Supplied information:
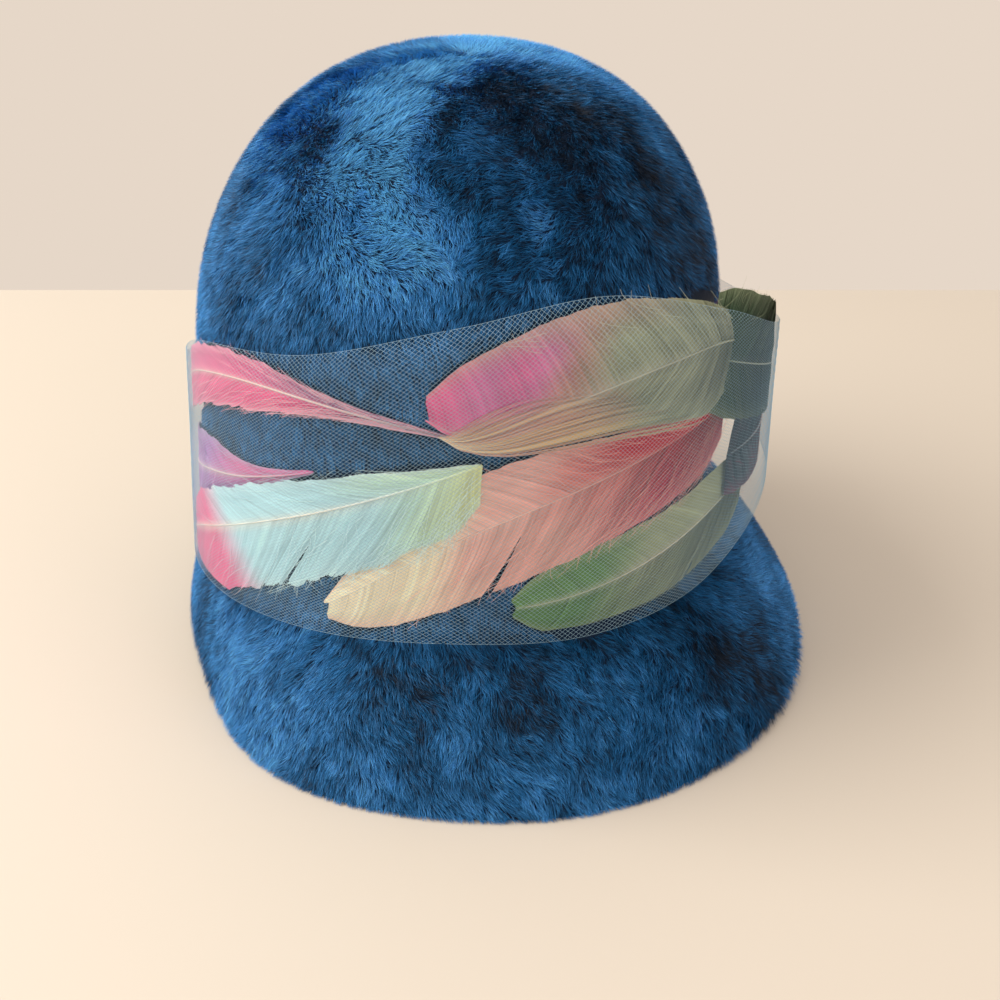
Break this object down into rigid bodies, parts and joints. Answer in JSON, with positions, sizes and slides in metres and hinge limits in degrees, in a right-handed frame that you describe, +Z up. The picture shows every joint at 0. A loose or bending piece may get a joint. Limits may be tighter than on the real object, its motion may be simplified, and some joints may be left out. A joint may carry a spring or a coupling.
{
  "type": "cloche hat",
  "caption": "Tall round felt cloche hat with a drooping flared brim and a band of dyed feathers held round the crown by a net.",
  "frame": {"origin": "middle of the hat's footprint, on the surface that the brim rests on", "axes": "+Z up through the crown, -Y towards the front of the hat, +X towards the viewer's right"},
  "size_m": [0.2264, 0.2564, 0.205],
  "materials": {
    "fur_felt": "long brushed nap",
    "feather_rose": "silky",
    "feather_lilac": "silky",
    "feather_aqua": "silky",
    "feather_sage": "silky",
    "feather_coral": "silky",
    "feather_green": "silky",
    "feather_pine": "silky",
    "feather_plum": "silky",
    "net_thread": "fine open mesh"
  },
  "bodies": {
    "root": {"felt_hood": "fur_felt", "feather_pink": "feather_rose", "feather_orchid": "feather_lilac", "feather_mint": "feather_aqua", "feather_sage": "feather_sage", "feather_coral": "feather_coral", "feather_green": "feather_green", "feather_pine": "feather_pine", "feather_plum": "feather_plum", "feather_back_rose": "feather_rose", "feather_back_lilac": "feather_lilac", "feather_back_aqua": "feather_aqua", "feather_back_sage": "feather_sage", "feather_back_coral": "feather_coral", "feather_back_green": "feather_green", "net_veil": "net_thread"}
  },
  "joints": []
}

Instructions to follow: Once more, set down the full listing, verbatim.

Task answer:
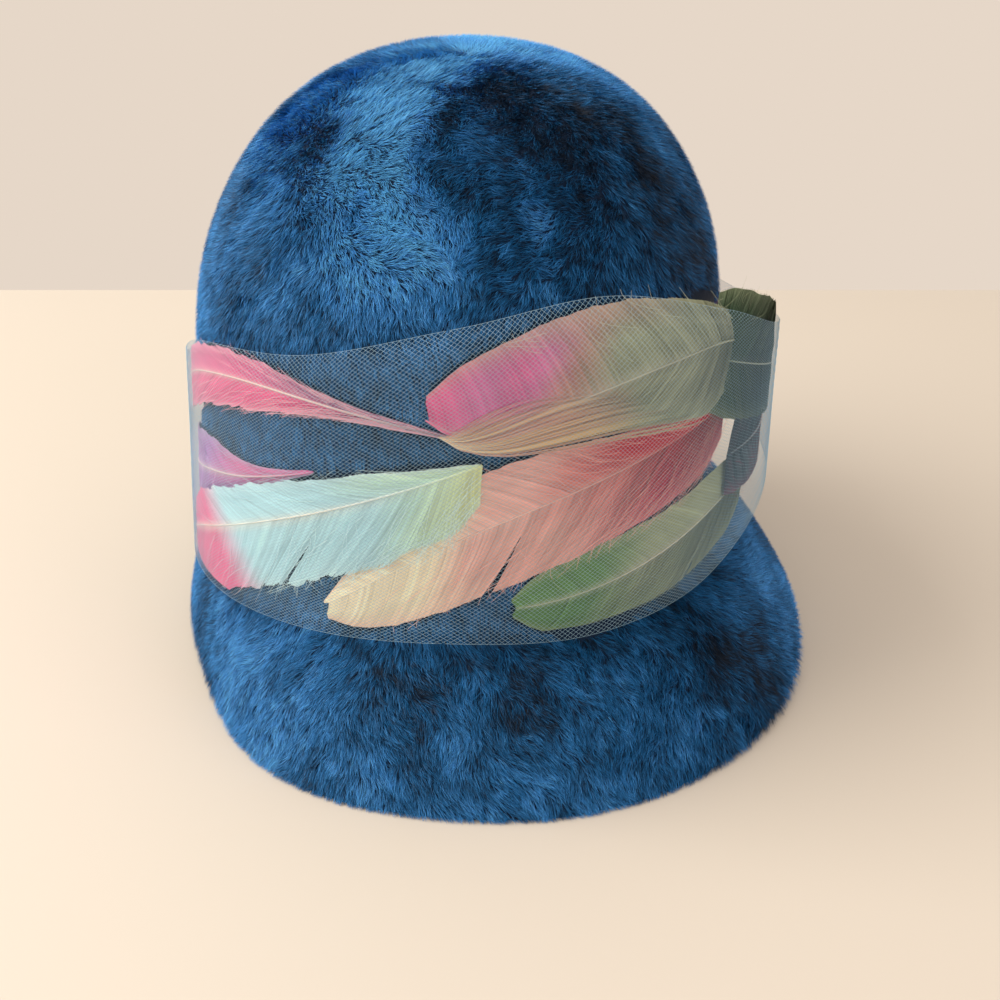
Break this object down into rigid bodies, parts and joints. Answer in JSON, with positions, sizes and slides in metres and hinge limits in degrees, in a right-handed frame that you describe, +Z up. The picture shows every joint at 0. A loose or bending piece may get a joint. Limits may be tighter than on the real object, its motion may be simplified, and some joints may be left out. A joint may carry a spring or a coupling.
{
  "type": "cloche hat",
  "caption": "Tall round felt cloche hat with a drooping flared brim and a band of dyed feathers held round the crown by a net.",
  "frame": {"origin": "middle of the hat's footprint, on the surface that the brim rests on", "axes": "+Z up through the crown, -Y towards the front of the hat, +X towards the viewer's right"},
  "size_m": [0.2264, 0.2564, 0.205],
  "materials": {
    "fur_felt": "long brushed nap",
    "feather_rose": "silky",
    "feather_lilac": "silky",
    "feather_aqua": "silky",
    "feather_sage": "silky",
    "feather_coral": "silky",
    "feather_green": "silky",
    "feather_pine": "silky",
    "feather_plum": "silky",
    "net_thread": "fine open mesh"
  },
  "bodies": {
    "root": {"felt_hood": "fur_felt", "feather_pink": "feather_rose", "feather_orchid": "feather_lilac", "feather_mint": "feather_aqua", "feather_sage": "feather_sage", "feather_coral": "feather_coral", "feather_green": "feather_green", "feather_pine": "feather_pine", "feather_plum": "feather_plum", "feather_back_rose": "feather_rose", "feather_back_lilac": "feather_lilac", "feather_back_aqua": "feather_aqua", "feather_back_sage": "feather_sage", "feather_back_coral": "feather_coral", "feather_back_green": "feather_green", "net_veil": "net_thread"}
  },
  "joints": []
}